6) Two people are having a conversation. It can be any two people you want, but this is the first line of dialogue: "Kiss me."

7) Imagine a moment of crisis: someone shooting a bullet into you, someone about to be hung, someone going under anesthesia, someone falling in love at first sight across a crowded room. Write a few paragraphs describing the crisis, trying to expand time as you write so that the moment becomes as tense as possible.

8) Choose a novel or short story that you like and try to discover its theme. How does the author get the theme across? Title? Plot? Names of characters?

9) This is an exercise in learning to find creative solutions or how to write yourself out of a corner. There is a man sitting in a tree, and he is wearing a tutu. What happened?

Try one of these exercises, and let me know how it turns out.

Exercises taken from Breen, Susan. The Fiction Class.

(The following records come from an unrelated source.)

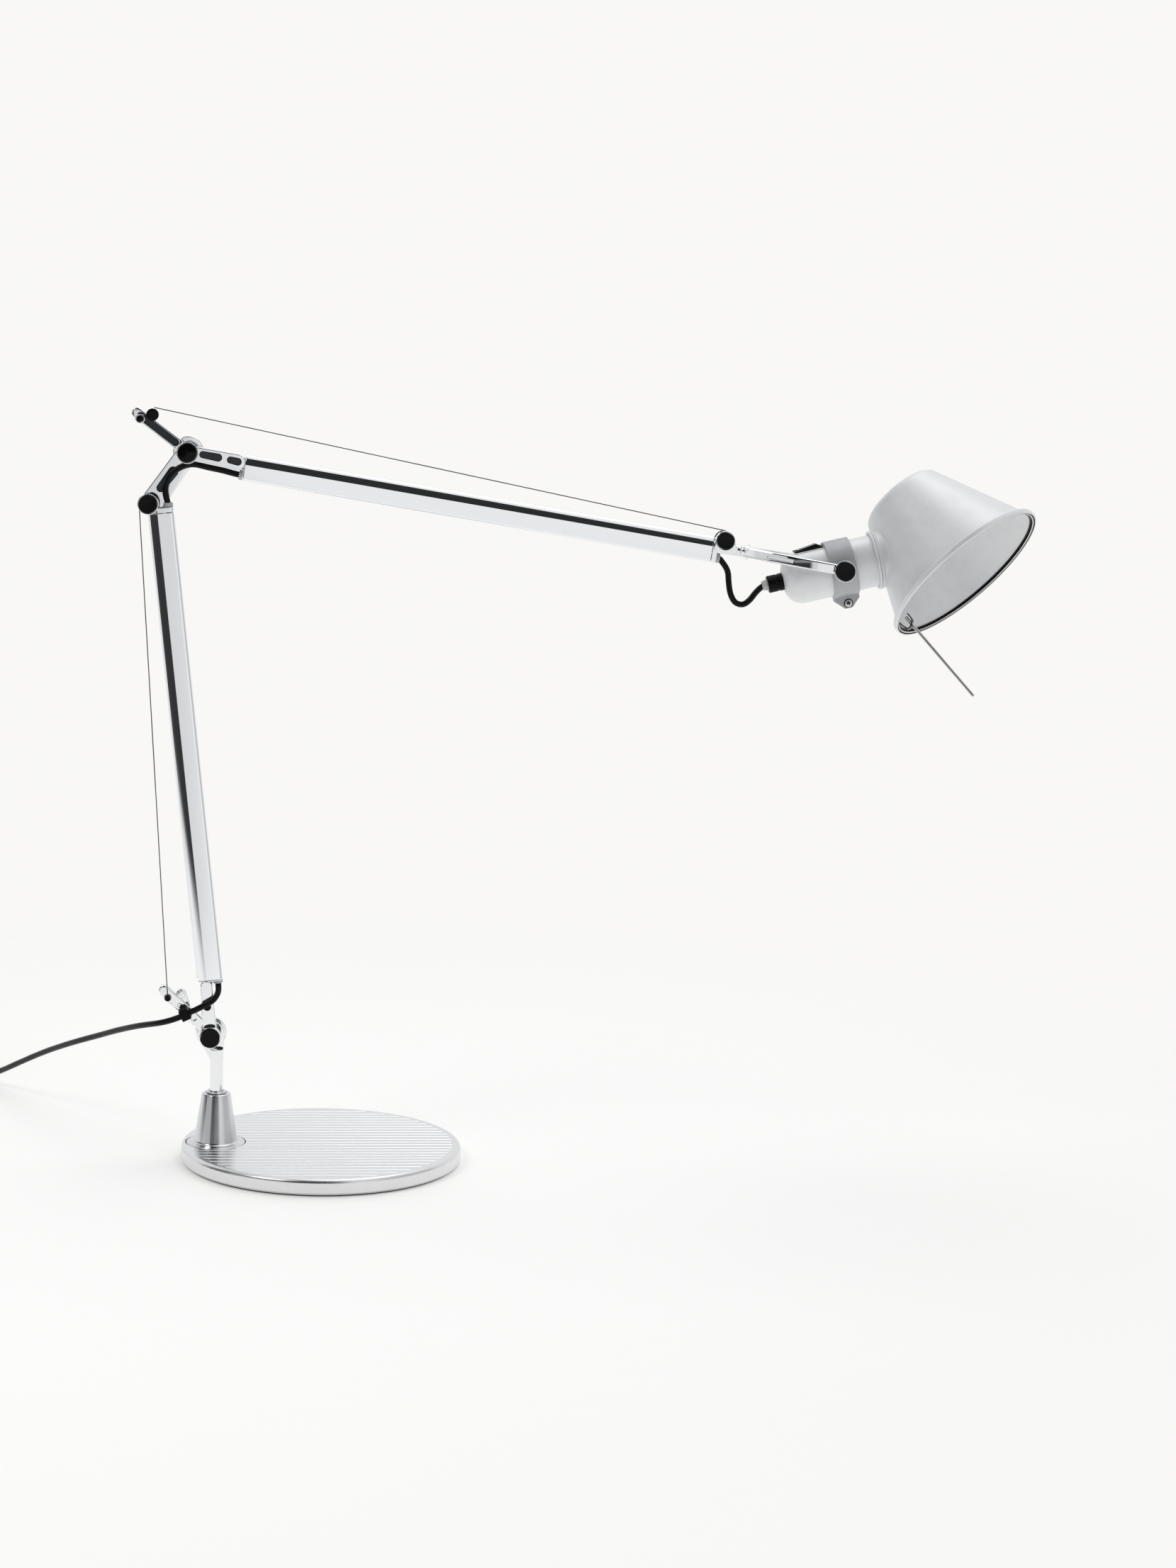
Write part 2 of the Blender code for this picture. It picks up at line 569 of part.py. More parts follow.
# ---- yoke ---------------------------------------------------------------------------------------
def prong_path():
    """Half of the fork in (s, f): from the swivel, out and forward to the head's pivot."""
    return [(YOKE_ROOT + 0.0035, 0.0022), (0.4000, 0.0052), (0.4080, 0.0105), (0.4180, 0.0160), (0.4300, 0.0203),
            (0.4430, 0.0227), (0.4540, PRONG_F), (HEAD_S, PRONG_F)]


def offset_path(path, distance):
    out = []
    for i, (s, f) in enumerate(path):
        a, b = path[max(i - 1, 0)], path[min(i + 1, len(path) - 1)]
        length = math.hypot(b[0] - a[0], b[1] - a[1])
        out.append((s - (b[1] - a[1]) / length * distance, f + (b[0] - a[0]) / length * distance))
    return out


def make_yoke():
    path = prong_path()
    outer, inner = offset_path(path, PRONG_THICK / 2), offset_path(path, -PRONG_THICK / 2)
    crotch = (0.4012, 0.0)
    inner = [p for p in inner if p[1] > 0.0012]
    outline = [(YOKE_ROOT, 0.0042)] + outer + inner[::-1] + [crotch]
    outline = outline + [(s, -f) for s, f in reversed(outline[:-1])]
    yoke = plate("yoke", [outline], -PRONG_WIDTH / 2, PRONG_WIDTH / 2)
    flat = frame((0, YOKE_N, 0), (1, 0, 0), (0, 0, 1))  # x along the arm, y towards the front
    yoke.data.transform(flat)
    for side in (-1, 1):
        tip = cylinder("prong_eye", 0.0062, PRONG_F - PRONG_THICK / 2, PRONG_F + PRONG_THICK / 2, 24)
        turn = Matrix.Translation((HEAD_S, HEAD_N, 0)) @ Matrix.Rotation(0 if side > 0 else math.pi, 4, "X")
        join(yoke, tip, UPPER @ turn)
    cut(yoke, cylinder("pivot_bores", 0.0026, -0.04, 0.04, 16), front_axis(UPPER, HEAD_S, HEAD_N))
    swivel = section_frame(UPPER, 0) @ Matrix.Translation((YOKE_N, 0, 0))
    join(yoke, cylinder("swivel_pin", 0.0020, 0.3881, 0.3960, 16), swivel)
    add(yoke, UPPER, "yoke", "polished_aluminium")


# ---- head ---------------------------------------------------------------------------------------
def neck_frame(n=0.0, f=0.0):
    """z along the neck, x towards the top of the head."""
    return HEAD @ frame((0, n, f), (0, 1, 0), (0, 0, 1))


def make_head():
    low, high = BAND_U
    band = washer("clamp_band", BODY_R + GAP, BAND_R, low, high, 32)
    lug = plate("clamp_lug", [[(low, -0.0195), (high, -0.0195), (high, -0.0225), (high - 0.0062, -0.0287),
                               (low + 0.0062, -0.0287), (low, -0.0225)]], -0.0040, 0.0040)
    join(band, lug, HEAD)
    cut(band, box("clamp_gap", (low - 0.001, -0.030, -0.0007), (high + 0.001, -0.0150, 0.0007)), HEAD)
    screw_at = HEAD @ Matrix.Translation((0.0012, -0.0252, 0))
    cut(band, cylinder("clamp_bore", 0.0016, -0.008, 0.008, 12), screw_at)
    add(band, neck_frame(), "head", "cast_grey")
    add(turned("clamp_screw", [(0, 0.0061), (0.0024, 0.0055), (0.0026, 0.0043), (0.0012, 0.0043), (0.0012, -0.0045),
                               (0, -0.0045)], 20), screw_at, "head", "steel")

    rear = 0.012
    back = [(BODY_R - rear + rear * math.sin(a), HOUSING_REAR + rear - rear * math.cos(a))
            for a in [math.radians(x) for x in (90, 67, 45, 22, 0)]]
    cup = turned("socket_housing", [(0, 0.0)] + [(BODY_R, 0.0)] + back + [(0, HOUSING_REAR)], 28)
    join(cup, box("switch_platform", (PLATFORM_U[0], 0.006, -PLATFORM_F), (PLATFORM_U[1], PLATFORM_N, PLATFORM_F)),
         HEAD)
    cut(cup, box("flat_top", (PLATFORM_U[0] + 0.0003, PLATFORM_N, -0.02), (PLATFORM_U[1], 0.03, 0.02)), HEAD)
    cut(cup, cylinder("cup_hollow", 0.0160, HOUSING_REAR + 0.0125, 0.001, 24))
    cut(cup, cylinder("cord_way", 0.0040, HOUSING_REAR - 0.001, HOUSING_REAR + 0.014, 16))
    cut(cup, box("switch_window", (PLATFORM_U[0] + 0.0022, 0.010, -ROCKER_HALF_F - 0.0006),
                 (PLATFORM_U[1] - 0.0014, 0.020, ROCKER_HALF_F + 0.0006)), HEAD)
    add(cup, neck_frame(), "head", "satin_aluminium")

    neck = washer("neck_tube", 0.0168, BODY_R, GAP, NECK_END, 28)
    add(neck, neck_frame(), "head", "satin_aluminium")

    window = [(PLATFORM_U[0] + 0.0022, -ROCKER_HALF_F - 0.0006), (PLATFORM_U[1] - 0.0014, -ROCKER_HALF_F - 0.0006),
              (PLATFORM_U[1] - 0.0014, ROCKER_HALF_F + 0.0006), (PLATFORM_U[0] + 0.0022, ROCKER_HALF_F + 0.0006)]
    border = [(PLATFORM_U[0] + 0.0006, -0.0066), (PLATFORM_U[1] - 0.0003, -0.0066),
              (PLATFORM_U[1] - 0.0003, 0.0066), (PLATFORM_U[0] + 0.0006, 0.0066)]
    bezel = plate("switch_bezel", [border, window], PLATFORM_N + GAP, PLATFORM_N + 0.0013)
    bezel.data.transform(frame((0, 0, 0), (1, 0, 0), (0, 0, 1)) @ Matrix.Scale(-1, 4, (0, 0, 1)))
    bezel.data.flip_normals()
    add(bezel, HEAD, "head", "black_plastic")

    u0, u1 = PLATFORM_U[0] + 0.0028, PLATFORM_U[1] - 0.0020
    rocker = plate("switch_rocker", [[(u0, 0.0150), (u1, 0.0150), (u1, 0.0196), (-0.0135, 0.0210), (u0, 0.0194)]],
                   -ROCKER_HALF_F, ROCKER_HALF_F)
    add(rocker, HEAD, "rocker", "black_plastic")

    seat = HOUSING_REAR - GAP
    nut = turned("gland_nut", [(0.0062, seat), (0.0062, -0.0519), (0.0056, -0.0525), (CORD_R + 2 * GAP, -0.0525),
                               (CORD_R + 2 * GAP, seat)], 18, closed=True)
    add(nut, neck_frame(), "head", "black_plastic")

    holder = [(0, 0.0120), (0.0080, 0.0120), (0.0080, 0.0310), (0.0138, 0.0310), (0.0138, 0.0040), (0, 0.0040)]
    add(turned("lamp_holder", holder, 18), neck_frame(), "head", "ceramic")
    bulb = [(0, 0.0740), (0.0075, 0.0722), (0.0130, 0.0665), (0.0155, 0.0580), (0.0150, 0.0500), (0.0115, 0.0400),
            (0.0074, 0.0330), (0.0070, 0.0316), (0.0070, 0.0150), (0.0030, 0.0130), (0, 0.0130)]
    add(turned("bulb", bulb, 16), neck_frame(), "head", "glass")

    edge = PRONG_F + PRONG_THICK / 2 + GAP
    seat, rim = edge + 0.0018, edge + 0.0026
    screw = [(0, seat), (CAP_R + GAP, seat), (CAP_R + GAP, rim), (KNOB_R - 0.0003, rim), (KNOB_R, rim - 0.0003),
             (KNOB_R, edge), (0.0023, edge), (0.0023, BAND_R + GAP), (0, BAND_R + GAP)]
    cap = [(0, edge + 0.0040), (CAP_R - 0.0005, edge + 0.0040), (CAP_R, edge + 0.0035), (CAP_R, seat + GAP),
           (0, seat + GAP)]
    for side, turn in (("front", 0), ("back", math.pi)):
        face = HEAD @ Matrix.Rotation(turn, 4, "X")
        add(turned("head_screw_" + side, screw, 18), face, "head", "polished_aluminium")
        add(turned("head_cap_" + side, cap, 18), face, "head", "black_plastic")


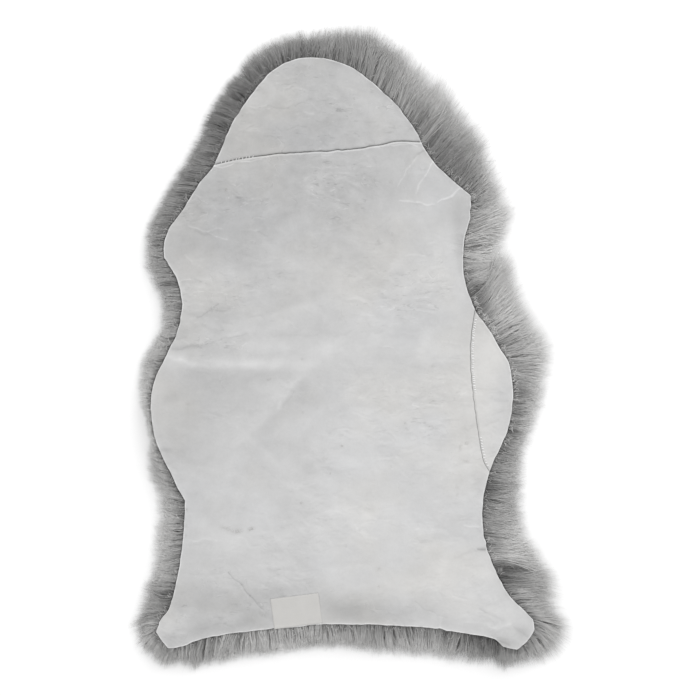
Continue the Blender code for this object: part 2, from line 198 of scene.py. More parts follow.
# Finer unevenness that the solids leave out, in the same columns.
RIPPLES = (
    (71.0, 83.0, 0.7, 0.22),
    (58.0, 31.0, 2.9, 0.18),
    (47.0, 140.0, 4.4, 0.16),
    (36.0, 100.0, 1.9, 0.11),
    (29.0, 8.0, 3.3, 0.09),
    (23.0, 65.0, 5.6, 0.07),
)

# How the seams' painted shade lines and painted lip highlights come and go, in the same columns.
SEAM_PATCHES = ((61.0, 10.0, 0.3, 0.35), (27.0, -20.0, 2.0, 0.35), (11.0, 35.0, 4.1, 0.3))

# Main folds. x from, y from, x to, y to, half width, height
FOLDS = (
    (-272, -6, -112, -14, 17, 1.7),  # flank ridge
    (-268, 16, -190, 24, 16, -1.3),  # flank trough
    (-72, -34, -130, -118, 18, 1.5),  # belly ridge
    (-246, 74, -165, 69, 15, 1.4),  # waist ridge
    (-248, 96, -168, 108, 16, -1.2),  # waist trough
    (-236, 188, -178, 178, 15, 1.3),  # neck arc
    (-180, -330, -123, -390, 13, -1.5),  # foot crease
    (168, 249, 134, 221, 14, 2.0),  # shoulder pinch
    (128, 282, 108, 236, 13, 1.7),  # collar pinch
    (116, 303, 92, 294, 12, 1.5),  # nape pucker
    (161, 217, 158, 116, 13, -2.6),  # arm strip
    (226, -418, 206, -408, 14, -1.8),  # foot tuck
)

# How far creases wander from straight, across and along the skin, in the columns of the swells.
STRAY_X = ((57.0, 100.0, 0.9, 1.6), (31.0, 40.0, 2.2, 1.0), (17.0, 80.0, 4.0, 0.5))
STRAY_Y = ((49.0, 5.0, 3.1, 1.6), (27.0, 150.0, 0.4, 0.9), (15.0, 20.0, 5.2, 0.5))

# Fine creases laid over the folds: thin ridges, and troughs where the height is negative.
# x from, y from, x to, y to, half width, height
CREASES = (
    # neck
    (-237, 190, -212, 180, 2.2, 0.8), (-212, 180, -190, 184, 2.4, 0.85),
    (-211, 177, -199, 171, 2.2, 0.5), (-199, 171, -181, 170, 2.2, 0.6),
    (-230, 182, -208, 174, 2.4, -0.4), (-162, 182, -138, 182, 2.2, 0.5),
    (-138, 181, -122, 176, 2.2, -0.5),
    # arm
    (-243, 143, -232, 137, 2.2, 0.35),
    # waist
    (-255, 106, -240, 107, 2.0, 0.8), (-229, 52, -212, 61, 2.0, -0.6), (-212, 61, -194, 71, 2.0, -0.7),
    (-187, 42, -172, 42, 2.0, -0.45), (-150, 50, -127, 55, 2.8, -0.45), (-219, 12, -190, 18, 2.6, -0.5),
    (-190, 18, -150, 28, 2.2, -0.6), (-264, 5, -222, 8, 3.4, -0.9), (-258, 20, -242, 22, 2.2, -0.5),
    (-114, 25, -5, 26, 3.4, -0.35),
    # nape
    (114, 303, 105, 300, 2.2, -0.9), (105, 300, 97, 292, 2.4, -0.7),
    # collar
    (103, 297, 91, 278, 2.4, 0.75), (91, 278, 76, 249, 2.2, 0.7), (127, 286, 116, 266, 2.0, 1.0),
    (116, 266, 101, 239, 2.2, 0.8),
    # shoulder
    (166, 248, 153, 234, 2.0, 1.15), (153, 234, 134, 223, 2.0, 1.1), (128, 222, 102, 224, 1.9, 0.75),
    (102, 224, 75, 226, 1.9, 0.65), (66, 203, 48, 184, 3.4, -0.3),
    # seam
    (-201, 277, -150, 286, 1.5, 0.9), (-150, 286, -128, 291, 1.5, 0.5), (62, 310, 106, 311, 1.5, 0.7),
    # back
    (-67, 255, -34, 278, 3.0, 0.45), (-27, 203, -12, 201, 2.0, 0.4), (-32, 186, 1, 188, 2.2, 0.3),
    (-54, 174, -40, 177, 2.0, 0.35), (-18, 262, -16, 222, 4.5, 0.3),
    # breast
    (88, 143, 123, 146, 2.2, 0.5), (123, 144, 128, 148, 2.0, -0.5), (73, 118, 88, 110, 2.0, -0.4),
    (110, 105, 151, 106, 1.8, -0.5), (118, 89, 138, 92, 1.8, -0.4), (53, 78, 76, 80, 2.0, -0.4),
    # ripple
    (103, 80, 124, 82, 1.6, 0.4), (105, 75, 126, 76, 1.6, -0.4), (103, 70, 122, 71, 1.6, 0.4),
    (106, 65, 127, 65, 1.6, -0.35), (104, 60, 120, 61, 1.6, 0.35), (100, 85, 120, 88, 1.6, -0.35),
    # side
    (50, 8, 70, 6, 2.0, 0.4), (38, 30, 53, 29, 2.2, -0.35), (83, 30, 102, 26, 2.0, 0.4),
    (143, 16, 168, 9, 2.0, 0.35), (58, -42, 75, -25, 4.0, 0.35), (113, -128, 130, -125, 2.0, -0.35),
    # flank
    (-272, -7, -254, -10, 6.0, 0.7), (-254, -10, -232, -21, 6.0, 0.7), (-228, -20, -104, -20, 8.0, 0.6),
    (-154, -42, -92, -23, 9.0, -0.8),
    # belly
    (-74, -40, -104, -82, 6.0, 0.7), (-104, -82, -164, -139, 6.5, 0.6), (-79, -62, -97, -82, 2.4, -0.4),
    (-129, -174, -109, -187, 3.0, -0.35),
    # foot
    (-180, -330, -160, -352, 1.8, -0.9), (-160, -352, -145, -367, 1.8, -1.0),
    (-145, -367, -130, -384, 1.8, -0.8), (-130, -384, -120, -394, 3.0, -0.5),
    (-178, -334, -148, -368, 2.6, 0.3),
    # leg
    (-239, -282, -197, -283, 2.4, 0.5), (-239, -288, -205, -289, 2.8, -0.4),
    (-237, -332, -225, -332, 1.8, -0.35),
    # heel
    (-277, -418, -246, -424, 3.2, 0.45),
    # hem
    (-222, -414, -196, -412, 2.6, -0.3), (-204, -398, -190, -402, 2.4, -0.45),
    (-186, -408, -176, -410, 2.4, -0.4), (103, -377, 128, -390, 1.8, -0.4),
    (128, -390, 146, -402, 1.8, -0.4), (138, -398, 139, -416, 2.4, 0.5),
    # toe
    (176, -406, 196, -408, 2.0, 0.4), (198, -387, 233, -402, 3.2, -0.75),
    (213, -413, 246, -411, 4.0, 0.8), (248, -411, 270, -428, 5.0, -0.9),
    (219, -429, 242, -441, 4.0, -1.1),
    # loin
    (176, -262, 197, -264, 2.0, 0.5), (196, -296, 211, -297, 2.4, -1.1),
    (162, -307, 196, -299, 4.0, -0.45),
    # patch
    (224, -104, 206, -110, 3.6, -0.7), (232, -88, 214, -96, 3.6, -0.65),
    (238, -72, 222, -74, 3.2, -0.55), (238, -52, 222, -60, 3.2, 0.3),
    # crown
    (-99, 411, -77, 414, 2.2, 0.4), (-95, 398, -84, 402, 1.8, 0.5), (-92, 395, -82, 399, 1.8, -0.4),
    (-82, 397, -61, 391, 2.2, 0.35), (-79, 370, -57, 380, 2.0, -0.55), (-67, 376, -37, 363, 2.2, 0.45),
    (-82, 357, -52, 358, 2.4, 0.45), (-47, 380, -32, 383, 2.0, 0.4), (-32, 383, -17, 376, 2.0, 0.4),
    (4, 368, 20, 366, 2.6, 0.4), (-122, 367, -90, 367, 2.0, -0.5), (-147, 370, -124, 369, 2.2, 0.4),
    (-162, 333, -132, 333, 2.2, 0.4), (-82, 338, -62, 337, 2.2, -0.4), (-108, 336, -96, 330, 2.0, -0.3),
)


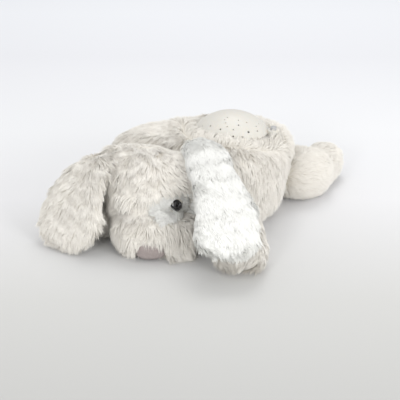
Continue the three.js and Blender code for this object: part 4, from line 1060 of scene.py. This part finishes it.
# %% The floor
BACKWARD = (-0.53, 0.848, 0)       # away from the camera, along the floor
SWEEP_START, SWEEP_END = 0.5, 1.7  # where the sweep's tones begin and end, from the camera
# The sweep's tones are painted light and shade: darker near the camera, lighter towards the back
SWEEP_PAINTED_LIGHT_TONES = ((0, "#bfbfbd"), (1, "#eceef2"), (0.13, "#cfcfcd"), (0.3, "#e8e8ea"),
               (0.47, "#ecedef"), (0.75, "#e6e7eb"))
bpy.ops.mesh.primitive_plane_add(size=60, location=(0, 0, -0.2 * MM))
floor = bpy.context.object
floor.name = "floor"
material, tree, shader = new_material("paper sweep, matt white, with painted light falloff", Roughness=0.9)
place = add_node(tree, "ShaderNodeTexCoord").outputs["Object"]
along = add_node(tree, "ShaderNodeVectorMath", {0: place, 1: BACKWARD}, operation="DOT_PRODUCT")
camera_along = Vector(CAMERA_PLACE).xy.dot(Vector(BACKWARD).xy)
span = add_node(tree, "ShaderNodeMapRange",
                {"Value": along.outputs["Value"], "From Min": camera_along + SWEEP_START,
                 "From Max": camera_along + SWEEP_END})
ramp = add_node(tree, "ShaderNodeValToRGB", {"Fac": span.outputs["Result"]}, SWEEP_PAINTED_LIGHT_TONES)
tree.links.new(ramp.outputs["Color"], shader.inputs["Base Color"])
floor.data.materials.append(material)
print("sweep tones:", len(SWEEP_PAINTED_LIGHT_TONES))

# %% The air and the lamps
AIR_LIGHT = 0.80
LAMPS = (  # name, place, target, size in metres, power in watts
    ("softbox above", (-0.3, 0.7, 1.5), (0, -0.03, 0.03), 0.9, 6),
    ("softbox at the right", (1.42, -0.5, 0.5), (0, -0.06, 0.04), 0.7, 9),
    ("small lamp at the face", (0.2, -1.35, 0.6), (0, -0.06, 0.04), 0.3, 3.8),
)
world = bpy.data.worlds.new("studio air")
scene.world = world
world.use_nodes = True
air = world.node_tree.nodes["Background"].inputs
air["Color"].default_value = (1, 1, 1, 1)
air["Strength"].default_value = AIR_LIGHT
for name, place, target, size, power in LAMPS:
    bpy.ops.object.light_add(type="AREA", location=place)
    lamp = bpy.context.object
    lamp.name = name
    lamp.data.shape = "DISK"
    lamp.data.size = size
    lamp.data.energy = power
    lamp.rotation_euler = (Vector(target) - Vector(place)).to_track_quat("-Z", "Y").to_euler()
    print(name, "with", power, "W")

New York: Plume, 2008.

2 comments:

triplej said...

KISS ME KISS ME kiss me kiss me... The demand and plea wrapped together raced and stacked in my mind sounding like the skipping sound of a record player. I know he was talking and saying something, important or not, I have no clue. Kiss me kiss ME! My brain wanted to will him closer to me, just a little closer and I would show him what I wanted, no needed, for him to do. Talking, talking, chatter, blather, what a waist of energy for those lips to be going on and on and on. Lips that are supple and masculine, juicy and inviting, alluring and perfect for kissing are destined to be kissing me. SHUT UP AND KISSME YOU FOOL! It was at this moment in my mental pondering and pleading that he pulled me out of my meaningless banter with the most passionate, hot, sexy smooch on my lips. Ahhhh, that's just what I was thinking!

Kir said...

Triple J, great job...ah... infusing passion into this exercise. For that internal action, you get a solid 10/10. However, you need to brush up on the reading-directions part of the assignment. You were supposed to write DIALOGUE! Not internal monologue. So for the technical aspect, you get 3/10. And I'm being generous.